The adventure proper starts off much like it did in the second volume: with the crew engaged in battle. Thanks to Mamako’s ability to effortlessly lay waste to her opponents, though, the party must make do… especially the new member (and support mage) Medhi.

As luck would have it, a new Tower Dungeon is up for exploration near the coastal town of Thermos, which offers the prospect of granting its conqueror a single wish. When Masato and company make their way to the town, they discover that all the others adventurer children who’ve made the journey have missing, leaving the village mothers worried and concerned. To make things worse, Amante, a Fencer class player and one of the “Four Heavenly Kings” of the Libre Alliance began a rebellion against all mothers. Suffice to say, Masato, Mamako and party are sure to have their hands full.

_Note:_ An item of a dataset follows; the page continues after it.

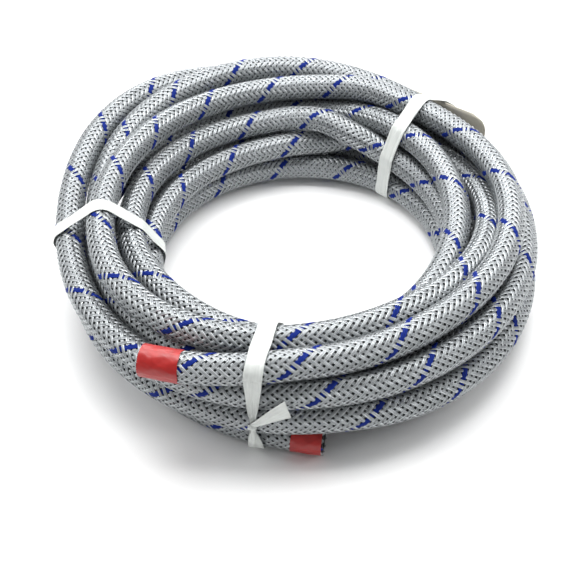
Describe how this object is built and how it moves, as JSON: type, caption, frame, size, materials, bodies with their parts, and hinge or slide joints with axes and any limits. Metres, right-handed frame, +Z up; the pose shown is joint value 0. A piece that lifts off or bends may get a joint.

Personally, I appreciate that the series is able to veer away from the rigid narrative flow that’s defined the first two installments.  Rather than deal with mothers who have issues, we get a portrait of a rebellious young woman who clearly has some beef with parents. The reason for her behaviour is unclear at this point, outside of a few vague lines of dialogue.. Personally, I’m looking forward to see who the other thee Heavenly Kings are, as this could be the seeds for an exciting extended arc..

Moreover, I do like how, in spite of Mamako being overpowered, Masato and his party members have begun to develop an enjoyable group dynamic that becomes especially apparent through the characters’ banter.  It feels just as much like a party in an MMO as it does a loose “family” group.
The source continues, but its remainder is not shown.